The slower required pace also meant I got to raid the Coop after Merthyr Tydfil – 2 lollies, a bottle of ice tea and a box of pineapple.
Full of nicer tasting fluid than my electrolytes and happy about ice lollies I made it up the next hill and down to the water point. I didn’t wait long as there was mention of more shops in Nelson so I pressed on and got 2 solero lollies as I passed through town.
The next hill was a scorcher with no shade and endless tarmac – so when I arrived at the final cut off very early to the sight of a local runner delivering hundreds of ice lollies – I got stuck in. Smashing my personal best I ate another 5 lollies before finally leaving for the long winding path to Cardiff.

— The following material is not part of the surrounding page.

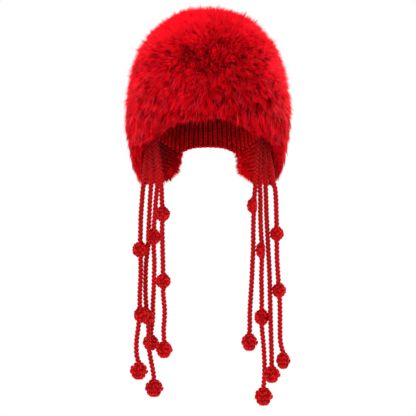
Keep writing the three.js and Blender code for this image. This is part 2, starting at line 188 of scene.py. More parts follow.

The last 5 km seemed to take forever – the park near the castle felt huge and I was definitely trotting slowly by then.
The sense of relief crossing the finish line was immense and I burst out crying at seeing Jared stood there too. I was grateful to have made it in daylight and in time for the presentations too.
It’s taken a while to sink in that I’ve completed the Dragon’s Back Race. While I know I trained for it, it was a massive leap up for me compared to anything I’d done before.
I’m hugely grateful to the people I met during the race, the support crew and all my friends and family who’d been cheering me on – though I hadn’t realised till after I’d finished.
I learnt a lot through the experience – I’m more determined that I thought I was, your nutrition plan can fall apart in different weather conditions, battered feet recover relatively quickly and there’s nothing like a cold bath in a hotel at the end of the day.